Reproduce the data exactly.
================================
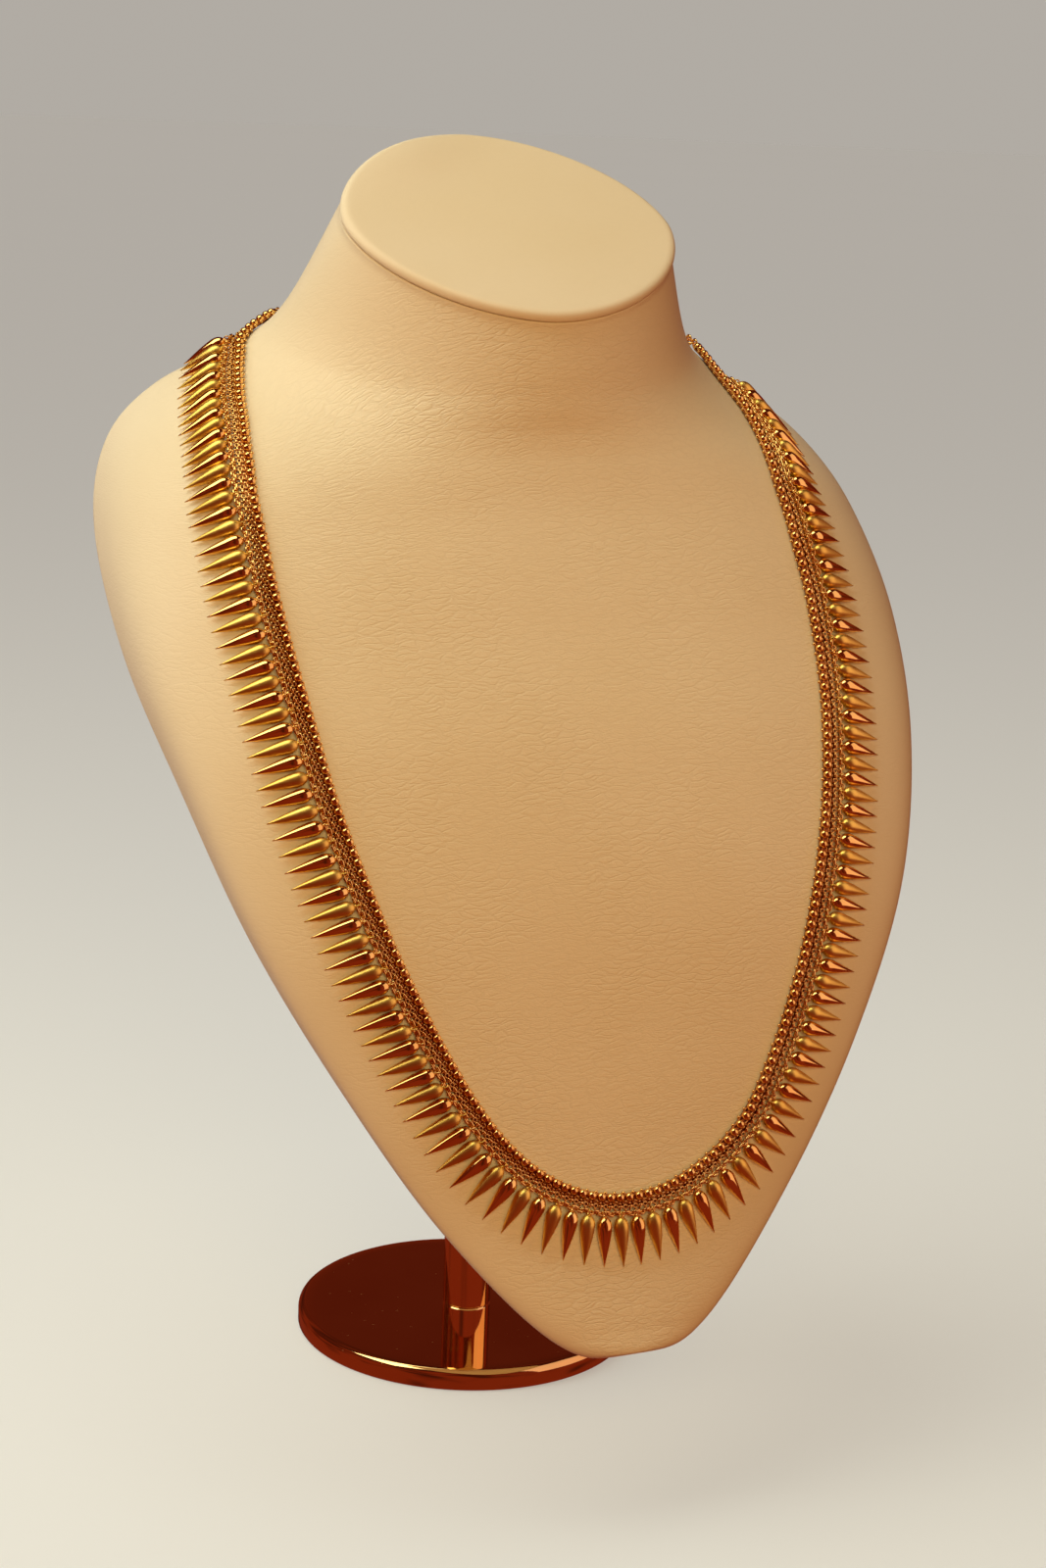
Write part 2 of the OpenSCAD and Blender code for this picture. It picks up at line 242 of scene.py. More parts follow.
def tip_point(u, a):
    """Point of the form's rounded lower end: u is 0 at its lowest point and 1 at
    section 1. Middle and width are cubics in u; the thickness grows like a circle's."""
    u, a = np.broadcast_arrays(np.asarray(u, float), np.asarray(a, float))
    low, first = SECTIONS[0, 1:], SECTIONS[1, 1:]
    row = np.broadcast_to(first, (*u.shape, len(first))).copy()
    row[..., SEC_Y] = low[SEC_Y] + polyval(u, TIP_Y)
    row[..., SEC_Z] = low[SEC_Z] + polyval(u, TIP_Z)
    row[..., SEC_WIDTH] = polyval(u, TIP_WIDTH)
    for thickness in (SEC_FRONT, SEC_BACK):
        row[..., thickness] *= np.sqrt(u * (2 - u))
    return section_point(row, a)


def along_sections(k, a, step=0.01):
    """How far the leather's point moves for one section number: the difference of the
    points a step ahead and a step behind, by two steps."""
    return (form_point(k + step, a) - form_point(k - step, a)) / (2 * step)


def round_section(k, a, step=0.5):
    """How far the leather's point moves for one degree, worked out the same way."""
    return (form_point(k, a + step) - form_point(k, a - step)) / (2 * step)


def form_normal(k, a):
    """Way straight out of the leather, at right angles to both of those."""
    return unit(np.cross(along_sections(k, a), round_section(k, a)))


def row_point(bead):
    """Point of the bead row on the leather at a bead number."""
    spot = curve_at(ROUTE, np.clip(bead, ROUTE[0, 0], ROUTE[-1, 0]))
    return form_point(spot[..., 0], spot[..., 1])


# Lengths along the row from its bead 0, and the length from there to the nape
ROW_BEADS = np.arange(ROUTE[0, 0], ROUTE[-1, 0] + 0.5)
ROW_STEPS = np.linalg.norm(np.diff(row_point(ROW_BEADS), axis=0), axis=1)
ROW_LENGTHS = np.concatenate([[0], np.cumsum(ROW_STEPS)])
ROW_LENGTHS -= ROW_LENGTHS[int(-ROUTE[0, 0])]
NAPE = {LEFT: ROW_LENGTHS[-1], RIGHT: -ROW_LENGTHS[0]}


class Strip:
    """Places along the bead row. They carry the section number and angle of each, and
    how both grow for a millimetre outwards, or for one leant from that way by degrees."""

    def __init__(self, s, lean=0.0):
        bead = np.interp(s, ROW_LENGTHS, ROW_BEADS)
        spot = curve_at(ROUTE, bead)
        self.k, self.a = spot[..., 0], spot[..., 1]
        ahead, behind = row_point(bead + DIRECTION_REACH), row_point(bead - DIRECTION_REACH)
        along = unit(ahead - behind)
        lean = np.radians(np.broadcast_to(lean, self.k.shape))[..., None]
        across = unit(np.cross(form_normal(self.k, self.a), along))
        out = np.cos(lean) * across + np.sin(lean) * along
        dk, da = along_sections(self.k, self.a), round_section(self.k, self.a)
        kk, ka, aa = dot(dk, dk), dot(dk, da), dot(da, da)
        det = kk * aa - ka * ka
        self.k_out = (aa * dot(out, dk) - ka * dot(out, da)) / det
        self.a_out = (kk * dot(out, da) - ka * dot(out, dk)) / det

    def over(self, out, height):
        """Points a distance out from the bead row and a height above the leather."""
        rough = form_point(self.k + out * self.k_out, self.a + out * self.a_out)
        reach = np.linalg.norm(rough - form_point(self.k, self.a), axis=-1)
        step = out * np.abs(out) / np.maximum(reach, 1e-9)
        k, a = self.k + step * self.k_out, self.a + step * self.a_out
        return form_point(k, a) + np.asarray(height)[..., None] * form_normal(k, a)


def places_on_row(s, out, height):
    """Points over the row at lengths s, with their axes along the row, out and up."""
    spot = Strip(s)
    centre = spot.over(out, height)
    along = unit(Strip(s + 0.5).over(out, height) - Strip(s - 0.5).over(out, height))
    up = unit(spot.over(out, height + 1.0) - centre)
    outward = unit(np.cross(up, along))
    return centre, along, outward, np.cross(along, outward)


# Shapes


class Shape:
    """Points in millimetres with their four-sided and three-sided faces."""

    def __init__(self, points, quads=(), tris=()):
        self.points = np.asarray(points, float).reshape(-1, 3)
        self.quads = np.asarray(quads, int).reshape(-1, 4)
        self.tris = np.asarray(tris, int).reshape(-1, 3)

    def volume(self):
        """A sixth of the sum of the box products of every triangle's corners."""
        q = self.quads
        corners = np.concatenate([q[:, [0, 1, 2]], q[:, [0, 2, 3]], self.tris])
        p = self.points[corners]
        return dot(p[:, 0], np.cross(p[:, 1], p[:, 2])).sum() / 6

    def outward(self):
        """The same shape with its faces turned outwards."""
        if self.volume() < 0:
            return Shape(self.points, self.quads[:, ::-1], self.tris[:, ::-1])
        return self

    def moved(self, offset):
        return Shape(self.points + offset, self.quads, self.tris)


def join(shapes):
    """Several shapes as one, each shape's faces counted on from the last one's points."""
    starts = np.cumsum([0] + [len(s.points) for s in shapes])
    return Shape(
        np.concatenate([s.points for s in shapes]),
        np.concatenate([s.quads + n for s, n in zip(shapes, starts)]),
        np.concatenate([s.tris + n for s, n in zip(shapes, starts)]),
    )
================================
- [Solution]
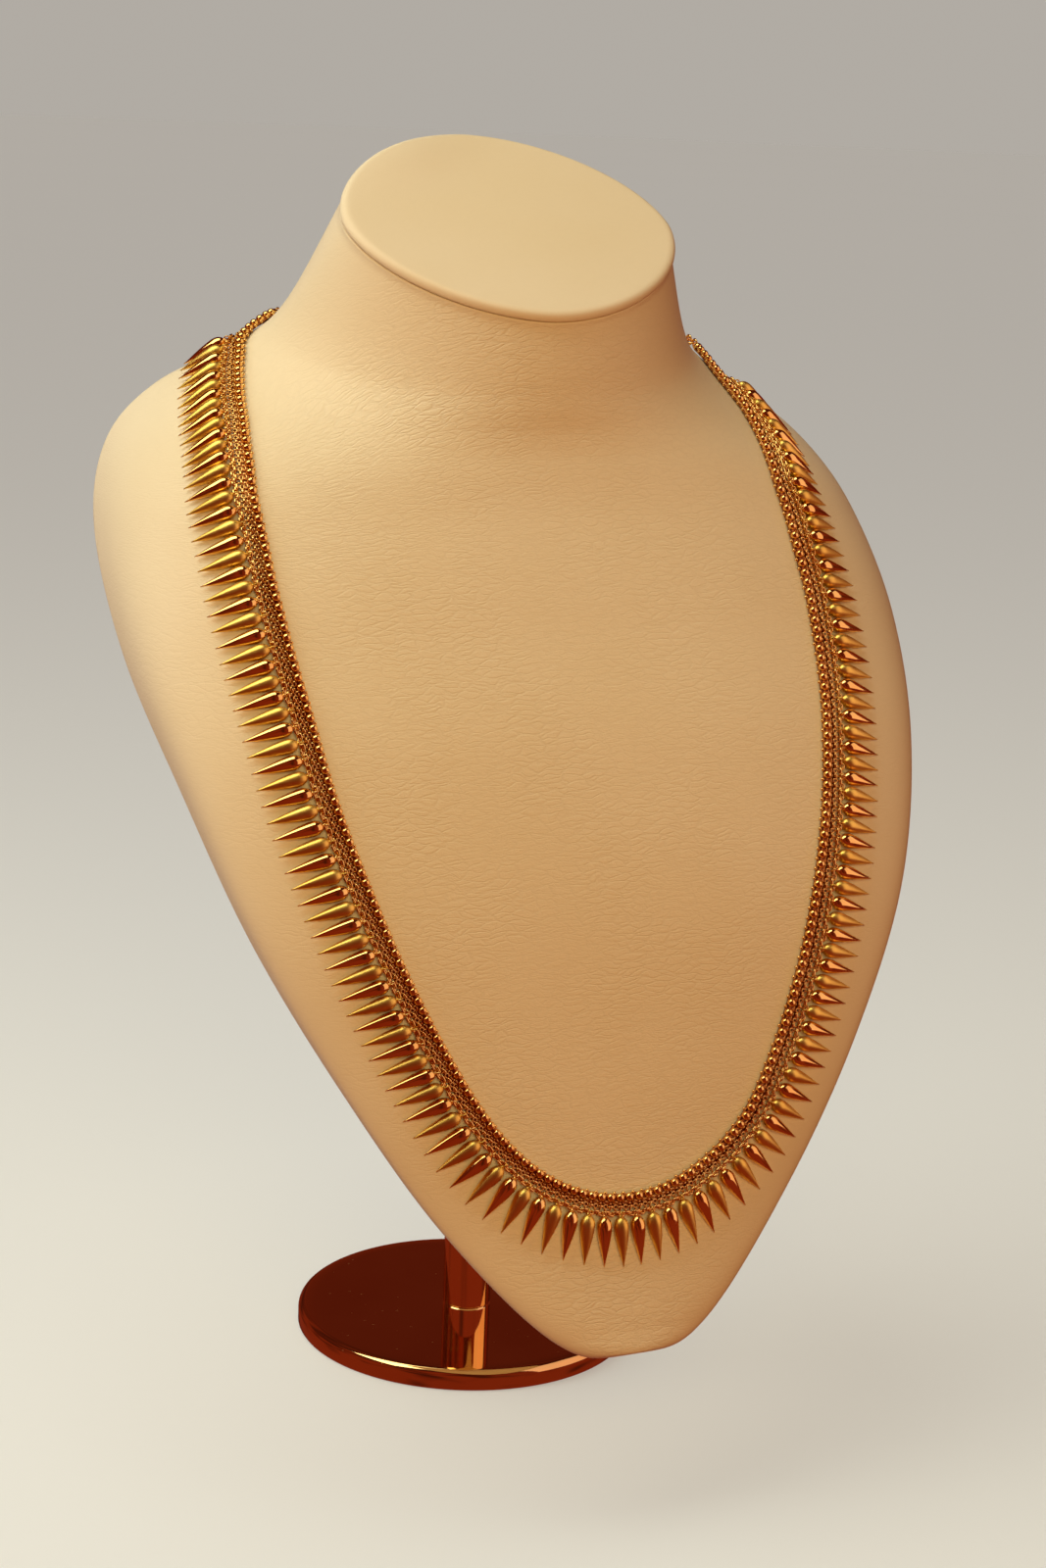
Write part 2 of the OpenSCAD and Blender code for this picture. It picks up at line 242 of scene.py. More parts follow.
def tip_point(u, a):
    """Point of the form's rounded lower end: u is 0 at its lowest point and 1 at
    section 1. Middle and width are cubics in u; the thickness grows like a circle's."""
    u, a = np.broadcast_arrays(np.asarray(u, float), np.asarray(a, float))
    low, first = SECTIONS[0, 1:], SECTIONS[1, 1:]
    row = np.broadcast_to(first, (*u.shape, len(first))).copy()
    row[..., SEC_Y] = low[SEC_Y] + polyval(u, TIP_Y)
    row[..., SEC_Z] = low[SEC_Z] + polyval(u, TIP_Z)
    row[..., SEC_WIDTH] = polyval(u, TIP_WIDTH)
    for thickness in (SEC_FRONT, SEC_BACK):
        row[..., thickness] *= np.sqrt(u * (2 - u))
    return section_point(row, a)


def along_sections(k, a, step=0.01):
    """How far the leather's point moves for one section number: the difference of the
    points a step ahead and a step behind, by two steps."""
    return (form_point(k + step, a) - form_point(k - step, a)) / (2 * step)


def round_section(k, a, step=0.5):
    """How far the leather's point moves for one degree, worked out the same way."""
    return (form_point(k, a + step) - form_point(k, a - step)) / (2 * step)


def form_normal(k, a):
    """Way straight out of the leather, at right angles to both of those."""
    return unit(np.cross(along_sections(k, a), round_section(k, a)))


def row_point(bead):
    """Point of the bead row on the leather at a bead number."""
    spot = curve_at(ROUTE, np.clip(bead, ROUTE[0, 0], ROUTE[-1, 0]))
    return form_point(spot[..., 0], spot[..., 1])


# Lengths along the row from its bead 0, and the length from there to the nape
ROW_BEADS = np.arange(ROUTE[0, 0], ROUTE[-1, 0] + 0.5)
ROW_STEPS = np.linalg.norm(np.diff(row_point(ROW_BEADS), axis=0), axis=1)
ROW_LENGTHS = np.concatenate([[0], np.cumsum(ROW_STEPS)])
ROW_LENGTHS -= ROW_LENGTHS[int(-ROUTE[0, 0])]
NAPE = {LEFT: ROW_LENGTHS[-1], RIGHT: -ROW_LENGTHS[0]}


class Strip:
    """Places along the bead row. They carry the section number and angle of each, and
    how both grow for a millimetre outwards, or for one leant from that way by degrees."""

    def __init__(self, s, lean=0.0):
        bead = np.interp(s, ROW_LENGTHS, ROW_BEADS)
        spot = curve_at(ROUTE, bead)
        self.k, self.a = spot[..., 0], spot[..., 1]
        ahead, behind = row_point(bead + DIRECTION_REACH), row_point(bead - DIRECTION_REACH)
        along = unit(ahead - behind)
        lean = np.radians(np.broadcast_to(lean, self.k.shape))[..., None]
        across = unit(np.cross(form_normal(self.k, self.a), along))
        out = np.cos(lean) * across + np.sin(lean) * along
        dk, da = along_sections(self.k, self.a), round_section(self.k, self.a)
        kk, ka, aa = dot(dk, dk), dot(dk, da), dot(da, da)
        det = kk * aa - ka * ka
        self.k_out = (aa * dot(out, dk) - ka * dot(out, da)) / det
        self.a_out = (kk * dot(out, da) - ka * dot(out, dk)) / det

    def over(self, out, height):
        """Points a distance out from the bead row and a height above the leather."""
        rough = form_point(self.k + out * self.k_out, self.a + out * self.a_out)
        reach = np.linalg.norm(rough - form_point(self.k, self.a), axis=-1)
        step = out * np.abs(out) / np.maximum(reach, 1e-9)
        k, a = self.k + step * self.k_out, self.a + step * self.a_out
        return form_point(k, a) + np.asarray(height)[..., None] * form_normal(k, a)


def places_on_row(s, out, height):
    """Points over the row at lengths s, with their axes along the row, out and up."""
    spot = Strip(s)
    centre = spot.over(out, height)
    along = unit(Strip(s + 0.5).over(out, height) - Strip(s - 0.5).over(out, height))
    up = unit(spot.over(out, height + 1.0) - centre)
    outward = unit(np.cross(up, along))
    return centre, along, outward, np.cross(along, outward)


# Shapes


class Shape:
    """Points in millimetres with their four-sided and three-sided faces."""

    def __init__(self, points, quads=(), tris=()):
        self.points = np.asarray(points, float).reshape(-1, 3)
        self.quads = np.asarray(quads, int).reshape(-1, 4)
        self.tris = np.asarray(tris, int).reshape(-1, 3)

    def volume(self):
        """A sixth of the sum of the box products of every triangle's corners."""
        q = self.quads
        corners = np.concatenate([q[:, [0, 1, 2]], q[:, [0, 2, 3]], self.tris])
        p = self.points[corners]
        return dot(p[:, 0], np.cross(p[:, 1], p[:, 2])).sum() / 6

    def outward(self):
        """The same shape with its faces turned outwards."""
        if self.volume() < 0:
            return Shape(self.points, self.quads[:, ::-1], self.tris[:, ::-1])
        return self

    def moved(self, offset):
        return Shape(self.points + offset, self.quads, self.tris)


def join(shapes):
    """Several shapes as one, each shape's faces counted on from the last one's points."""
    starts = np.cumsum([0] + [len(s.points) for s in shapes])
    return Shape(
        np.concatenate([s.points for s in shapes]),
        np.concatenate([s.quads + n for s, n in zip(shapes, starts)]),
        np.concatenate([s.tris + n for s, n in zip(shapes, starts)]),
    )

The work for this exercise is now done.